BERTUAHPOS.COM, “Bapak kalau ngeyel, saya gigit aja ya!”, ketus Bu Tejo dengan dialeg Jawa kental, pada polisi lalu lintas yang menilang truk Si Gotrek angkutan ibu-ibu kelurahan. Karuan saja serbuan ibu-ibu saat turun dari truk membuat Polantas kewalahan dan terpaksa memberi jalan pada rombongan Bu Tejo saat membesuk Bu Lurah yang lagi dirawat di rumah sakit kota.
Tilik, itulah judul film pendek berdurasi kurang dari 5 menit produksi Ravacana Films yang ditayangkan via Youtube pertengahan Agustus lalu.
Tilik yang artinya lebih kurang menjenguk dalam bahasa Jawa, menjadi ide dasar dalam proses cerita. Sebuah rangkain cerita menjenguk Bu Lurah yang lagi sakit, ditambah ide cerita pendukung seputar gosip anak lajang Bu Lurah yang lagi dekat dengan Dian. Kembang desa rebutan banyak orang.
Sehingga menimbulkan kabar miring di tengah masyarakat terutama ibu-ibu kelurahan kalau Dian bukan perempuan baik-baik.
Sepintas Tilik hanya sebuah cerita picisan tentang kisah ghibah di tengah masyarakat yang diwakili ibu-ibu kelurahan.
Namun, di sisi lain inilah gambaran dibungkamnya kebebasan berpendapat di tengah masyarakat. Ditutupnya kran suara rakyat, menyebabkan hoax, pendapat yang simpang siur.
Miris setelah 75 tahun, dan diundangkannya UUD 45 pasal 28 tentang kebebasan berpendapat. Ditambah UU ITE tentang transaksi elektronik (Electronic Information and Transaction Law) No 11 tahun 2008, harusnya menjawab keterbatasan penyelesaian kasus hukum teknoloogi informasi di era digital.
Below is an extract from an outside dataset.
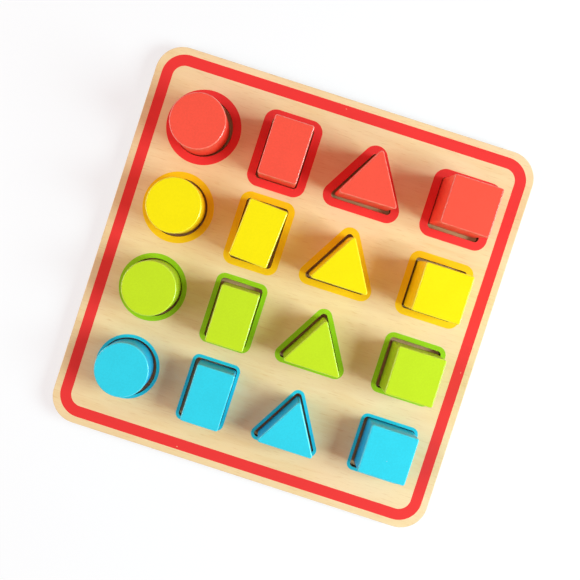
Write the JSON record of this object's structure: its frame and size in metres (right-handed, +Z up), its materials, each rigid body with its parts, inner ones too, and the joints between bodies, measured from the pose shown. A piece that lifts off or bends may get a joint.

Sayang, UUD dan UU beserta turunannya hanya dijadikan alibi seakan membungkam suara rakyat Kemunculan film Tilik sebagai kritik sosial sebagaimana karya-karya seni lainnya (syair lagu, syair puisi, skrip drama, lukisan, komik dan sebagainya).
Setidaknya Tilik menjadi sakah satu kerinduan masyarakat terhadap terbukanya kran demokrasi berpendapat.
Lembaga publik yang sudah banyak terpasung bungkam bisa lega bersuara. Eksekutif sebagai pemegang tertinggi pemerintahan bisa menekan kehendak kelompok kepentingan dari suara miring rakyat.
legislatif sebagai wakil rakyat kuat tidak loetoy. TNI dan Polri sanggup menjadi benteng terakhir bagi pertahanan dan keamanan nasional.
Semoga saja lakon Siti Fauziah si pemeran Bu Tejo menjadi awal penyegaran untuk Demokrasi Pancasila di abad 21. Memilih pemimpin bangsa yang tepat. Juara membuat keputusan hasil musyawarah anak bangsa. Tidak hanya juara dari hasil voting semata.